Notably, I tweeted @overcastfm about the origin of this list but did not receive a response. I also contacted Downcast, and was informed that their directory is sourced straight from the iTunes RSS feeds.
Making this Better
So, how can this be addressed?
One thing I must point out is that it's quite possible that the podcasting community writ large is white male biased. I haven't seen any research on that yet so, if you're aware of any, do let me know. If it's true, that doesn't excuse an app like Overcast from promoting and encouraging diversity amongst its user base.

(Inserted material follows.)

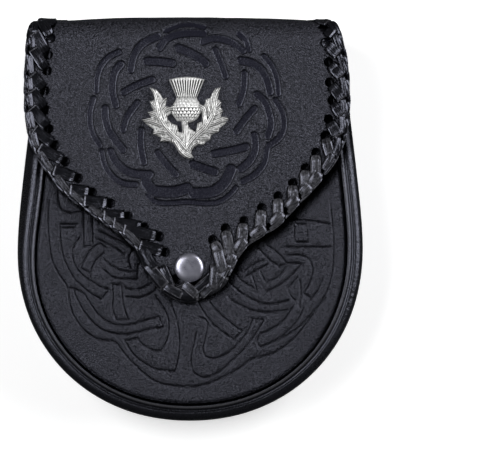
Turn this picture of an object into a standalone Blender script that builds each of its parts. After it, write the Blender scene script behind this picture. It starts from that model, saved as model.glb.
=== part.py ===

The most visible and supportive idea is to seek out more diverse podcasts from Overcast users and feature them in the directory. This is good for Overcast and the podcasters too. For Overcast, it starts to shift the editorial voice to one of discovery and diversity instead of (arguably) insularity. For the podcasters, they get a bigger audience (so Squarespace will pay more for ads!)
Another way is to not have a Starter Kit at all. This feels like a miss, but it's also an option.Without a directory, no one is steered in any direction. Notably, the directory also makes assumptions about its users - like that they'll be interested in Apple development podcasts. This may or may not be accurate of the population as a whole.
One other idea: smarter categories. Something more customized would be great; Overcast could learn that I give a shit about women's rights and start recommending great podcasts for that.
Finally, the nature of placement in the Starter Kit is unclear; Relay.fm is an entire podcast network and has its own entire category. So another option is to offer paid placement and then get a diverse podcast category in the app that way.
I criticize Overcast because I think the app is good. It's not great, but it's good. I haven't been compelled to pay $5 for the full feature set, and a lot of that is actually due to this editorial decision - not the missing features. But that's the risk with apps that have more of a voice than just a feature set: some people may love it, and others may not.